» GIVEN REQUEST: Reproduce, please, only the lines from the first line below to the line containing "four round keys", inclusive.

⁂

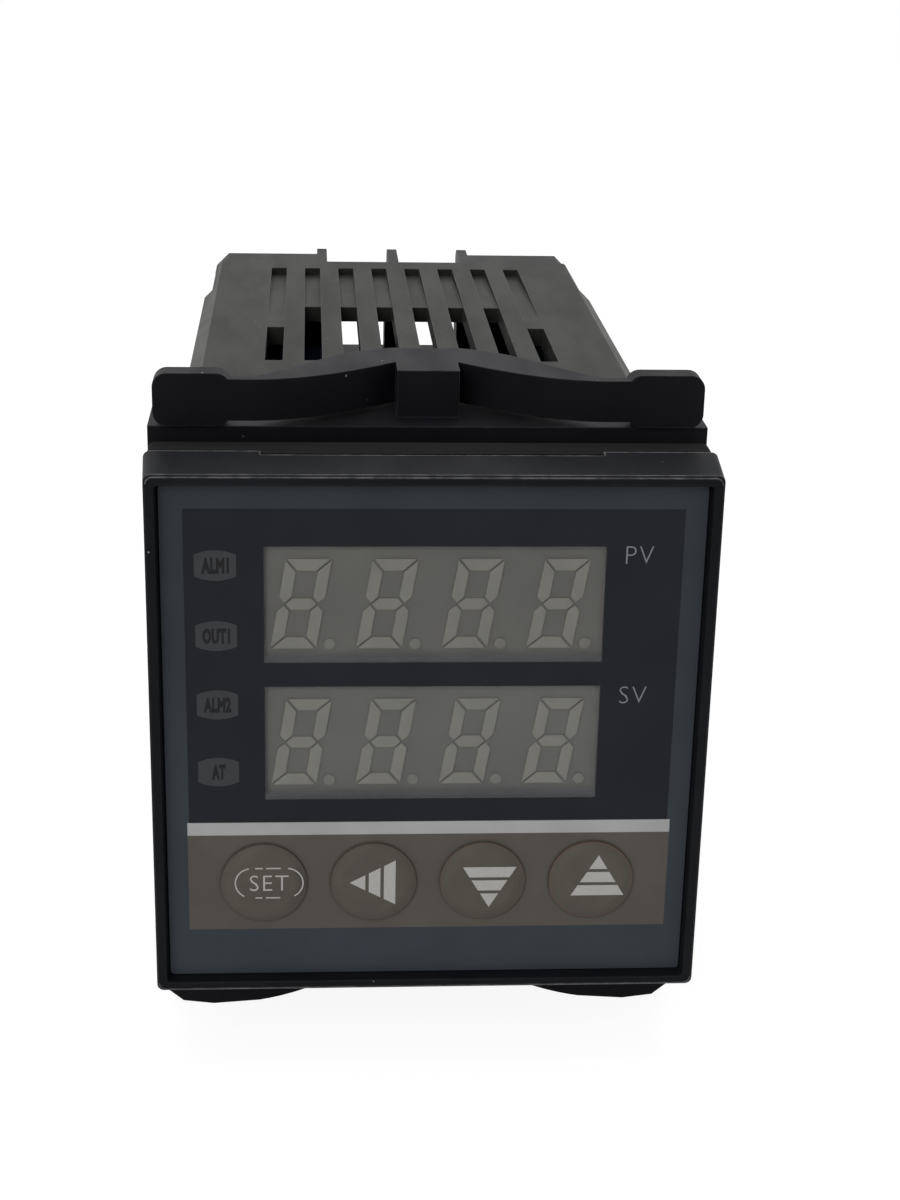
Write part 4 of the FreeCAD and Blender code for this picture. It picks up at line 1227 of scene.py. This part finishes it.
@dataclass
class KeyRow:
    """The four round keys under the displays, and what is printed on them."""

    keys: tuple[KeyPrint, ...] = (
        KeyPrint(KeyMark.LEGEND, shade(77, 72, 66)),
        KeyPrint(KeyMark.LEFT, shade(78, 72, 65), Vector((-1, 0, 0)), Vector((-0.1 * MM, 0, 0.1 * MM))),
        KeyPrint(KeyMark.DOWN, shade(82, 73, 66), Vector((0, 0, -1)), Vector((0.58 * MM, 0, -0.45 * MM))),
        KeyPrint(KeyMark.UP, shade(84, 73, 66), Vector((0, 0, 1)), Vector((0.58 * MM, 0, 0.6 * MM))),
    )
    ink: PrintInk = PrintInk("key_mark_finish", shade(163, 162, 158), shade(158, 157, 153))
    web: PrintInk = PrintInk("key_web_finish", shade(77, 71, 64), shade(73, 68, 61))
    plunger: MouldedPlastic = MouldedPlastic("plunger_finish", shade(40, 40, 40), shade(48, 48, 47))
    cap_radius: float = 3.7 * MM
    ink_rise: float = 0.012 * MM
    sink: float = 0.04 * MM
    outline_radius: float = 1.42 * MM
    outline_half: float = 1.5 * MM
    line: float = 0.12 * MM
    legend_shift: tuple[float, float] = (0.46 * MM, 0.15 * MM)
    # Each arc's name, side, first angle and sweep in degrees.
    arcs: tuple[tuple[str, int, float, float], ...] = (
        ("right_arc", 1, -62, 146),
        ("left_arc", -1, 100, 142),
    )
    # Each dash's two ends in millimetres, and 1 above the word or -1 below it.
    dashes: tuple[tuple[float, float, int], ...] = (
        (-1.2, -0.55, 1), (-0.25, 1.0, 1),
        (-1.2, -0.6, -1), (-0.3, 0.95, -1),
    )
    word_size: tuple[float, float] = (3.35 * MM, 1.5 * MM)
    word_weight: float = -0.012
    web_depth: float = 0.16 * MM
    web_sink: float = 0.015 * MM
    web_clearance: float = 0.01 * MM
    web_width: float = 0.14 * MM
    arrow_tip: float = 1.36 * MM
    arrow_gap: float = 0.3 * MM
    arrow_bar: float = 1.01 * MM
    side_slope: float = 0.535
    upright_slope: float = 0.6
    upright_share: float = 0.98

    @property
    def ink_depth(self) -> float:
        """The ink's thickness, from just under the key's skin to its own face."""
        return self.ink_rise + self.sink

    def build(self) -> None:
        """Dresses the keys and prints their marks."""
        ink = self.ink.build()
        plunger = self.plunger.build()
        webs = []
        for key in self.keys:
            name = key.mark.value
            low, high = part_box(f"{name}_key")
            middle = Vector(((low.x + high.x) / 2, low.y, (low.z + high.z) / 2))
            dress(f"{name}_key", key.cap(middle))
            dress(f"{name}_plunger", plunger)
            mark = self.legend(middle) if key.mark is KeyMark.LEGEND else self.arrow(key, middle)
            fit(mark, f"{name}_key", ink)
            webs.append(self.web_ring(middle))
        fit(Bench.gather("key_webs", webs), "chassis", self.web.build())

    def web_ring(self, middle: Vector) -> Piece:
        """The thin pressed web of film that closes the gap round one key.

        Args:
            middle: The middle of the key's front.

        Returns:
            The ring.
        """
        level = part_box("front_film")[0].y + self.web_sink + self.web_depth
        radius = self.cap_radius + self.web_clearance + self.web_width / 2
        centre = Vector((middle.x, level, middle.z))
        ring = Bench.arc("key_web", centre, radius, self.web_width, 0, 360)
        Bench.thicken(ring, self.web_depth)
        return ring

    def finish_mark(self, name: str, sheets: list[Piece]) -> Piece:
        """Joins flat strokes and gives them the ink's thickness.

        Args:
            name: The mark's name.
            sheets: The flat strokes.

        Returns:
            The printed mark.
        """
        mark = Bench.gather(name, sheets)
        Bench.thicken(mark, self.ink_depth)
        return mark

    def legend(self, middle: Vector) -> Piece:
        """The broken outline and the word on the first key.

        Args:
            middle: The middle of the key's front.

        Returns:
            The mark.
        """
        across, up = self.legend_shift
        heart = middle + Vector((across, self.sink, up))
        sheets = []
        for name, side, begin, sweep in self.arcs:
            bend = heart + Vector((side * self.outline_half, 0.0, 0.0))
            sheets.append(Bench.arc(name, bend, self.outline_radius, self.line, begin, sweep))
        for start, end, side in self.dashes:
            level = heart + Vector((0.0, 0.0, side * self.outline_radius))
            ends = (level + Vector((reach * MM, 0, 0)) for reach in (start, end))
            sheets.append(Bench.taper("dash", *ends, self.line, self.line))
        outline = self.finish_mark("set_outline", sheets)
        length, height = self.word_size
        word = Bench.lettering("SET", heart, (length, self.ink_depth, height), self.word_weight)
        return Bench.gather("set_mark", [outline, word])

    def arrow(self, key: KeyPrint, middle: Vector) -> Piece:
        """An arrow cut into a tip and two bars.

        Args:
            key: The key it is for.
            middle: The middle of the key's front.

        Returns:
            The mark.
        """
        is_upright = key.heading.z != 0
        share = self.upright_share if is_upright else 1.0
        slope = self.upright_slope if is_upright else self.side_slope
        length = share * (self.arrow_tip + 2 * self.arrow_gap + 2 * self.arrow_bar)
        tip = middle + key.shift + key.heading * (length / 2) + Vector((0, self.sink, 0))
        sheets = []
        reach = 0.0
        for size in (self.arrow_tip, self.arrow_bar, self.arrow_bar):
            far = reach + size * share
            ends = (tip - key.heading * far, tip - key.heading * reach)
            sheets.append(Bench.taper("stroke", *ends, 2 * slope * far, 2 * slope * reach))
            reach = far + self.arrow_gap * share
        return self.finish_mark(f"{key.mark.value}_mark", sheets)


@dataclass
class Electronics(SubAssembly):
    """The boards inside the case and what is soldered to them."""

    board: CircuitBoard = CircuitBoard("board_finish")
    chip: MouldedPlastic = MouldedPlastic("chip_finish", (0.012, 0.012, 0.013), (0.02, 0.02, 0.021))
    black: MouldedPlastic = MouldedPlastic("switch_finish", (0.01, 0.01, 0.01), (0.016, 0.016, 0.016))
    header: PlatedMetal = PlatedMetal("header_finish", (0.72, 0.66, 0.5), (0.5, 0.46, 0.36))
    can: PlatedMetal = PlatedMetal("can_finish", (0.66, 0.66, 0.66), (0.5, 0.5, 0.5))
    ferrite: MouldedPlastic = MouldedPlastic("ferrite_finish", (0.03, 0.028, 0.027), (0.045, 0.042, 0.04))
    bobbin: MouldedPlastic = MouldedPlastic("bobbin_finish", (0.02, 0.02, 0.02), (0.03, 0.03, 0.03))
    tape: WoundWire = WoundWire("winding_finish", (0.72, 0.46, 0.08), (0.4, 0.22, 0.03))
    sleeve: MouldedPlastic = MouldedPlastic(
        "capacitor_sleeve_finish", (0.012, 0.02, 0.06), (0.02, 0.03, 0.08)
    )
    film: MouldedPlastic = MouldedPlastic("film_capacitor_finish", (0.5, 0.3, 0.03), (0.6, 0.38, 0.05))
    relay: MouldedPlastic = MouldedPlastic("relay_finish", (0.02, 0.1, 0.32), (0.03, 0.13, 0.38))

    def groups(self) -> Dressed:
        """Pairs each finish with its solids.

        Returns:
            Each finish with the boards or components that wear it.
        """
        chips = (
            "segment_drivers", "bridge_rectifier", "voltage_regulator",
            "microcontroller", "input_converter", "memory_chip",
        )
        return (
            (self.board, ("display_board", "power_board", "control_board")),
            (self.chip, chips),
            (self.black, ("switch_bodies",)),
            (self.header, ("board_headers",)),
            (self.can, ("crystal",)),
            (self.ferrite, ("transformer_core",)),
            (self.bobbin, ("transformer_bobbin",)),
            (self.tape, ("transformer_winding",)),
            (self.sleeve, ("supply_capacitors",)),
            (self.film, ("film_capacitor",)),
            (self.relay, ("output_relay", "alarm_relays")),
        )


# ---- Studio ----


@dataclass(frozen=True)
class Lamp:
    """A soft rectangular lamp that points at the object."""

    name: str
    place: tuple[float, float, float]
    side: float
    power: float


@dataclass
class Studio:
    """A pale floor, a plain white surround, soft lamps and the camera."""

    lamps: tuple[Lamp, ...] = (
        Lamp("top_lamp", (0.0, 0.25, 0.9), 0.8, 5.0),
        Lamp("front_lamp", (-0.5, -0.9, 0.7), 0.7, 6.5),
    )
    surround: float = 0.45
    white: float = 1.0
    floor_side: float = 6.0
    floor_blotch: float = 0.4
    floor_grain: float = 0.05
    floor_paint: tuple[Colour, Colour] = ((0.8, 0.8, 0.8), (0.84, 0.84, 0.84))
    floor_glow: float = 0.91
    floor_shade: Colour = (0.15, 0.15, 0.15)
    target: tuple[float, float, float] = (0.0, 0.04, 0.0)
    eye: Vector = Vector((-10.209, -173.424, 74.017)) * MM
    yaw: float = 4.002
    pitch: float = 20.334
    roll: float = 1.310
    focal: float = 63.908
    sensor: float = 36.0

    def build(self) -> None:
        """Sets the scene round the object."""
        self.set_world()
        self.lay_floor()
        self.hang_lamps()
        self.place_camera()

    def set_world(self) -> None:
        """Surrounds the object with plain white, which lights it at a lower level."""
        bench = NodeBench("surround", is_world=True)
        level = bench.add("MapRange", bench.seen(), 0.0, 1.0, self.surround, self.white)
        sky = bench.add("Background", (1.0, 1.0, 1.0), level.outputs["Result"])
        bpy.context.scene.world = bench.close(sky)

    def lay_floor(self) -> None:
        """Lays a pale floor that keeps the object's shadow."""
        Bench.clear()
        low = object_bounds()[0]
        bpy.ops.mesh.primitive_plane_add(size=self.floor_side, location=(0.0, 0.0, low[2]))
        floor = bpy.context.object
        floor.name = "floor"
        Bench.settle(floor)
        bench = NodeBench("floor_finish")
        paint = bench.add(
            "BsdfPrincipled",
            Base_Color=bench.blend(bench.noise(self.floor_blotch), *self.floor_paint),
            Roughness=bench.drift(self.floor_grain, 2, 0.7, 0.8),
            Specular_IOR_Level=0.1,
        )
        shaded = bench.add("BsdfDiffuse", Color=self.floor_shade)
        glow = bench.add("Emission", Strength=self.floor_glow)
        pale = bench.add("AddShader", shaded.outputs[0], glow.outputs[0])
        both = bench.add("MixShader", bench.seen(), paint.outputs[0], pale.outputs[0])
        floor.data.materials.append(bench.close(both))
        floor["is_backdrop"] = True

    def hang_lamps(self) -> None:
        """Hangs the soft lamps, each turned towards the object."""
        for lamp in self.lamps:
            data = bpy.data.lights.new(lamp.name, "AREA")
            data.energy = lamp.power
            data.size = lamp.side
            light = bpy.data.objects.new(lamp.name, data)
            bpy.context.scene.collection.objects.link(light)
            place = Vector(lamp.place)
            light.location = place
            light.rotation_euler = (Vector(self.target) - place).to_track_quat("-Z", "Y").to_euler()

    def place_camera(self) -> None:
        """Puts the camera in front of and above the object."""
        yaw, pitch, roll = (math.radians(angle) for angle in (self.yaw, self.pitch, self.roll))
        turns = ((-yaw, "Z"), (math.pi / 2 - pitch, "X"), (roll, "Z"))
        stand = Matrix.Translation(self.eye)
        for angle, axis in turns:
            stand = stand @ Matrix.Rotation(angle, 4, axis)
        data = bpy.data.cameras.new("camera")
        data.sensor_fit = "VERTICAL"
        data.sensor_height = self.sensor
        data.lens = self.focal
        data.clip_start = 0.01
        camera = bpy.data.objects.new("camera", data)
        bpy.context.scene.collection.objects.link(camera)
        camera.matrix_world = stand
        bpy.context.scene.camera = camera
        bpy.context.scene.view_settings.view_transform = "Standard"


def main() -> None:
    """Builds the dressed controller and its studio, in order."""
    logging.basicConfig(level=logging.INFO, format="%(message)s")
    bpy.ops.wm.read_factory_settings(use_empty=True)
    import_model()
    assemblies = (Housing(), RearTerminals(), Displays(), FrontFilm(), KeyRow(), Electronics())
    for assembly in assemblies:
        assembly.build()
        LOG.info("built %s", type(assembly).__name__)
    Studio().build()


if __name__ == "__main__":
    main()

⁂

» FINISHED ANSWER:
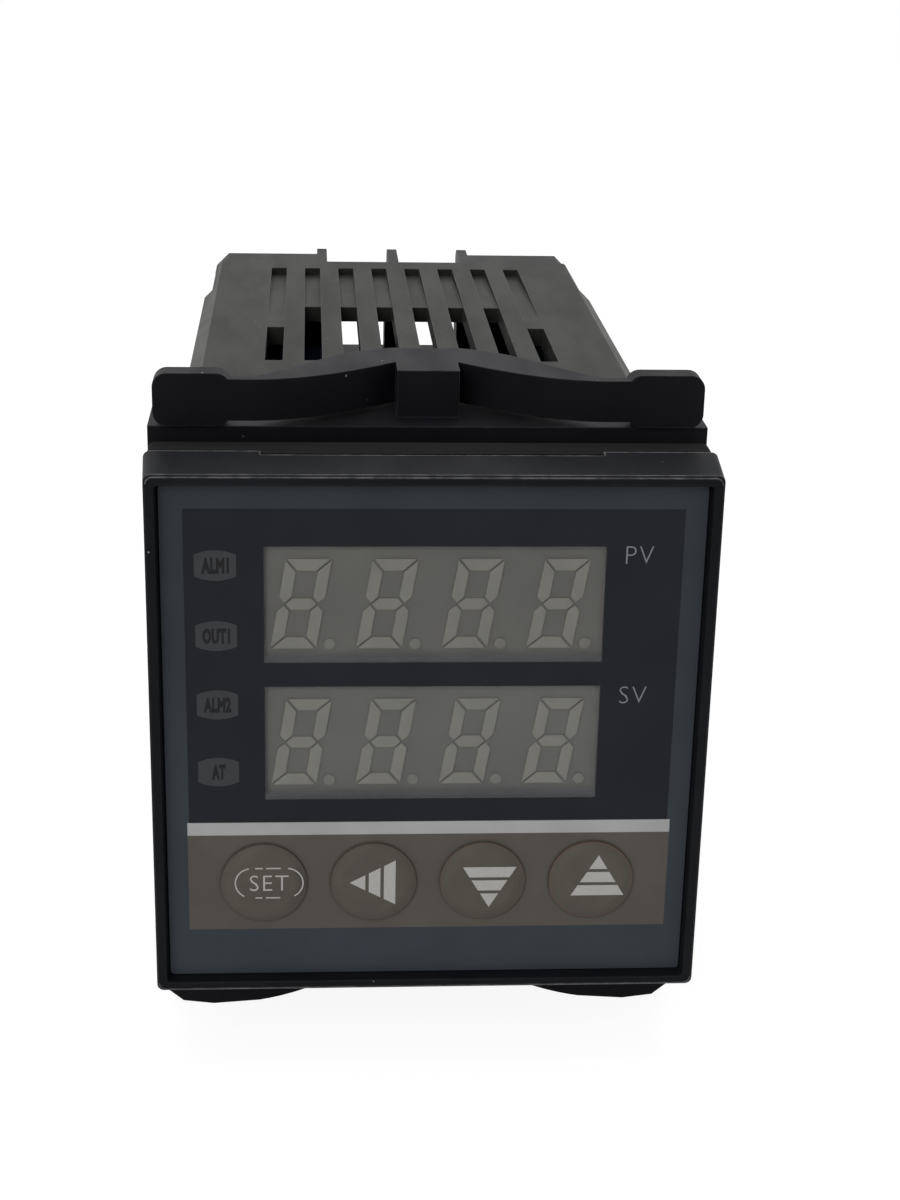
Write part 4 of the FreeCAD and Blender code for this picture. It picks up at line 1227 of scene.py. This part finishes it.
@dataclass
class KeyRow:
    """The four round keys under the displays, and what is printed on them."""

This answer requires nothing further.